Uma das curiosidades que soubemos, foi que o processo de seleção do Cirque Du Soleil foi realizado totalmente de forma virtual. O que você sentiu na hora de realizar esse processo e como foram os critérios dos avaliadores?
Foi a única seleção que eu fiz 100% virtual. Eu me inscrevi pro casting há anos atrás, então eu coloquei vídeos que pudessem mostrar o meu talento. E tentei ser a mais verdadeira possível. Acho que talvez a maior dificuldade foram os prazos, e não saber com quantas pessoas eu estava concorrendo. Mas acho que isso foi algo benéfico. Essa incógnita, esse mistério, deixa as coisas mais emocionantes. Todo o processo foi rápido, preciso. E eles sempre foram muitos gentis nas suas respostas, seja o sim ou o não, então isso me animou bastante.

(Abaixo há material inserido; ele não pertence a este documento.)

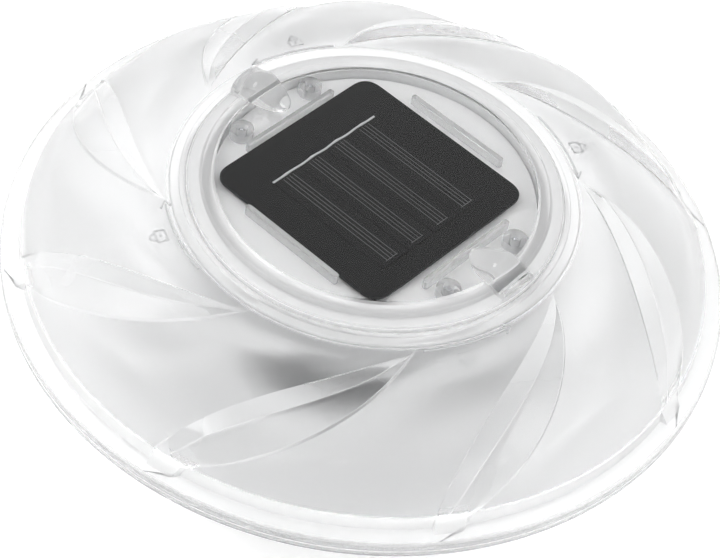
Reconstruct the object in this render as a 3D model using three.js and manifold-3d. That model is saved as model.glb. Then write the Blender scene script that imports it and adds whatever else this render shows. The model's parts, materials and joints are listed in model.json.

Falando um pouco sobre magia, nós sabemos que todo espetáculo ou produção artística possui a sua própria e que todas têm formas bem especiais e únicas. O que mais a encanta no dia a dia da profissão que você decidiu escolher e qual considera ter sido seu maior momento?
A maior magia que a arte proporciona é fazer as pessoas esquecerem um pouco a realidade tão dura. Essa pandemia mostrou que ninguém consegue viver sem arte. A arte faz as pessoas respirarem, voltarem a sonhar, rir, chorar e perceber que tem tanta coisa linda para se viver. E isso a gente consegue fazer através da dança, da música, de um gesto. E como o musical tem tudo isso misturado, essa emoção fica maior.
Eu pude fazer musicais que contam histórias verdadeiras, marcantes, e como a gente não pode voltar no tempo, o teatro proporciona isso, dá as pessoas essa visão, e permite que elas se emocionem. E a minha profissão eu posso embalar qualquer momento, então mesmo em momentos mais triste, eu posso deixar as pessoas mais tranquilas. E eu acho que isso é o mais mágico, fazer as pessoas olharem o mundo com essa visão mais leve.
Acho que o maior momento da minha vida tenha sido no Prêmio Cesgrandrio, o último que teve antes da pandemia. Eu pude homenagear uma mulher preta (Ruth de Souza) que abriu as portas pra nós, e cantar uma canção que tem muita representatividade, e as pessoas entenderem e aplaudirem isso. E no dia do prêmio eu estava cantando o que eu vivo todos os dias. A minha militância é uma luta diária, então ali era eu mesma, e acho que esse talvez seja o momento mais único da minha vida.
Em sua autoavaliação, o que torna Cássia Raquel uma pessoa única dentro das produções?
Serenidade. A gente está em um período de correria, e eu acredito que quando a nossa presença é calma, a gente passa isso para as pessoas. E eu quero passar essa plenitude. E o teatro é um trabalho muito instável, porque a gente trabalha por temporada, então existe sempre uma ansiedade. Então quanto mais serenidade eu tiver, eu consigo trabalhar melhor, e acho que esse é meu maior diferencial. Esse autocontrole faz com que eu me divirta em cena, que eu decore as coreografias. E a gente precisa manter essa energia em alta, porque depende da gente transmitir isso pra plateia.